Saya tidak dapat menyalahkan Ikhwan yang kemudian menolak saya dengan kondisi saya saat ini, seorang perempuan tua yang berpenyakit.
Ukhti Fillah,
Demi Allah tak ada terbesit dalam fikiranku untuk memilih milih Ikhwan yang hadir, dan juga sama sekali tak ada dalam kamus diriku bahwa saya ingin menunda nikah.
Jadi mohon maaf sekali lagi, apabila pertanyaan Ukhti semua yang selalu diberikan ke saya selalu saya jawab dengan ucapan "mohon doanya"

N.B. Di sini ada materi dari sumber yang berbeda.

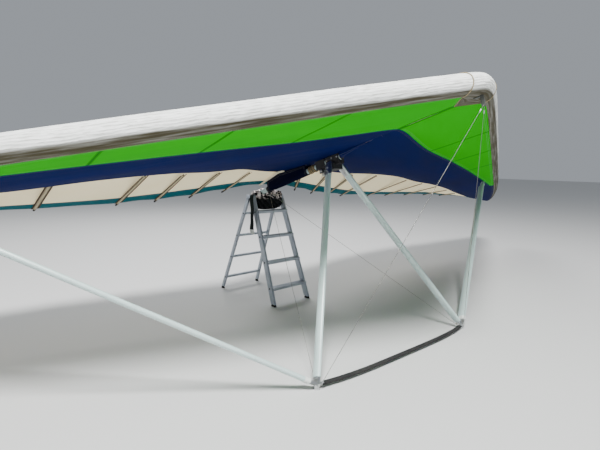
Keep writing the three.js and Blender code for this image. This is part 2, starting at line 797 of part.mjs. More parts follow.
// Hinges: the front rails' plates lie inside the rails, the rear rails' lugs outside, with a pin between.
const front = ladderFrame(frames.front);
const rear = ladderFrame(frames.rear);
const railInner = frames.front.topHalf - frames.front.wide / 2;
const railOuter = frames.rear.topHalf + frames.rear.wide / 2;
const hingeLow = ladderPivotZ - 20;
const hingeHigh = ladderPivotZ + 16;
const onPivot = (span) => new THREE.Vector3(0, span, ladderPivotZ);
for (const side of [-1, 1]) {
  front.parts.push(
    sideBlock(side, [12, railInner - 12.5, hingeLow], [52, railInner + 4, hingeHigh]),
    sideBlock(side, [-16, railInner - 12.5, hingeLow], [52, railInner - 5.5, hingeHigh]),
    bar(circle(6, 12), onPivot(side * (railInner - 9)), onPivot(side * (railOuter + 7.5)), up),
  );
  rear.parts.push(
    sideBlock(side, [-46, railOuter - 4, hingeLow + 4], [-12, railOuter + 15, hingeHigh - 2]),
    sideBlock(side, [-46, railOuter + 9, hingeLow + 4], [16, railOuter + 15, hingeHigh - 2]),
  );
}
piece('ladder_front_frame', join(...front.parts), 'ladderMetal', ladder);
piece('ladder_rear_frame', join(...rear.parts), 'ladderMetal', ladder);

const halves = [['front', front, 1], ['rear', rear, -1]];
for (const [halfName, half] of halves) {
  for (const [name, side] of sides) {
    const base = half.at(footHeight / 2, side * half.spanAt(0));
    const foot = block(
      [base.x - half.deep / 2 - 6, base.y - half.wide / 2 - 4, 0],
      [base.x + half.deep / 2 + 6, base.y + half.wide / 2 + 4, footHeight],
    );
    piece(`ladder_foot_${halfName}_${name}`, foot, 'blackRubber', ladder);
  }
}

// Bundled cloth stuffed between the rails, from the top tread to over the hinges, round the keel's tail.
// Columns: height, middle ahead of the pivot, half depth, half width.
const bundleFloor = stepCount * stepSpacing - frames.front.below + stepThickness / 2 + seatGap;
const bundleTurns = [
  [bundleFloor, 60, 55, 120], [936, 45, 90, 150], [975, 35, 115, 165], [1030, 30, 115, 167],
  [1072, 25, 110, 167], [1080, 25, 108, 168], [1084, 25, 106, 176], [1108, 25, 88, 167], [1128, 25, 50, 112],
];
const full = (value) => Math.sign(value) * Math.abs(value) ** 0.75;
const bundleRings = bundleTurns.map(([height, middle, depth, width]) => {
  return Array.from({ length: 20 }, (_, step) => {
    const angle = (2 * Math.PI * step) / 20;
    return new THREE.Vector3(middle + depth * full(Math.cos(angle)), width * full(Math.sin(angle)), height);
  });
});
const bundle = loft(bundleRings, (ring) => ring.map((p) => new THREE.Vector2(p.x, p.y)));
const hingeRooms = [-1, 1].map((side) => {
  return sideBlock(side, [-21, railInner - 16, hingeLow - 5], [57, railInner + 60, hingeHigh + 4]);
});
ladder.updateMatrix();
const placedRooms = hingeRooms.map((room) => room.applyMatrix4(ladder.matrix));
const endBore = keelHole(keelRadius + 2 + seatGap, keelTail - 8.3, keelTail + 12);
const stuffed = cut(bundle.applyMatrix4(ladder.matrix), keelBore(seatGap), endBore, ...placedRooms);
piece('cloth_bundle', stuffed, 'wovenCloth');

export default glider;
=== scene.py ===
"""Finished look of a strut-braced hang glider, parked nose high on its control bar and a stepladder.

Lengths are in metres: +X to the nose, +Y to port, +Z up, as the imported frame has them.
"""
import json
import logging
from collections.abc import Callable, Iterable, Sequence
from dataclasses import dataclass
from enum import Enum
from math import asin, atan2, copysign, cos, exp, hypot, pi, radians, sin, tan

import bmesh
import bpy
from mathutils import Matrix, Vector, noise


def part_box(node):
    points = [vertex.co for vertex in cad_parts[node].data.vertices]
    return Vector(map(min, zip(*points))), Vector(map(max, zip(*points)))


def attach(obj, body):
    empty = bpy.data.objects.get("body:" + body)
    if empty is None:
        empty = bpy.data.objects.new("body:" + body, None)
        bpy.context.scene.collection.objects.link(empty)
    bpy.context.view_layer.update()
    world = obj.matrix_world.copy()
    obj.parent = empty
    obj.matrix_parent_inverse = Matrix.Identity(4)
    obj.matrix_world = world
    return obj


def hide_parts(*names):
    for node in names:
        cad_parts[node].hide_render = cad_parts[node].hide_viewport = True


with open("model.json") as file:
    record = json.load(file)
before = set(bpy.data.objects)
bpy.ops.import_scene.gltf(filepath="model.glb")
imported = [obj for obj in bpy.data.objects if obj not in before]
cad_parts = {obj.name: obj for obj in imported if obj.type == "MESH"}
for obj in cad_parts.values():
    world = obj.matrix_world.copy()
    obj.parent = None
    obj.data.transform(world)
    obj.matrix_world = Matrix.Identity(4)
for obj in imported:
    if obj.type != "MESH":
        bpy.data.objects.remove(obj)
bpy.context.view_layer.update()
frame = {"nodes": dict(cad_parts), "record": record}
LOG = logging.getLogger("hang_glider")
GLIDER, LADDER_REAR = "glider", "ladder_rear"
FACES = (-1, 1)
UP = Vector((0, 0, 1))

Pair = tuple[float, float]
Rows = tuple[Pair, ...]
Triple = tuple[float, float, float]
Colour = Triple
Place = Callable[[float, float], Vector]
Cut = Callable[[float, float], Pair]
Shape = bmesh.types.BMesh
Socket = bpy.types.NodeSocket


class Side(Enum):
    """The two halves of the wing, with the sign of their span."""

    LEFT = 1
    RIGHT = -1

    @property
    def label(self) -> str:
        """Name of the side as the pieces carry it."""
        return self.name.lower()


# Shader values and finishes.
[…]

Sejenak setelah Sari akan melanjutkan perkataanya, saya langsung angkat tangan dan meminta Sari untuk tidak melanjutkanya. Air mata yang ada dikelopak mataku seakan tak dapat terbendung lagi, akhirnya tangis saya keluar dan juga tangis teman teman lainya.
Sari, saya mohon maaf atas pertanyaan pertanyaan yang kadang malah bernada meledek tentang pernikahan. Tanpa sadar saya telah mengiris iris hati Sari, saya mohon maaf Sari.
Sejak kejadian itu, akhirnya saya mencoba menahan diri untuk lebih berhati hati lagi dalam berujar. Boleh jadi niat yang baik akan menyakiti, apabila kita tidak faham secara menyeluruh dari pihak yang akan kita komentari.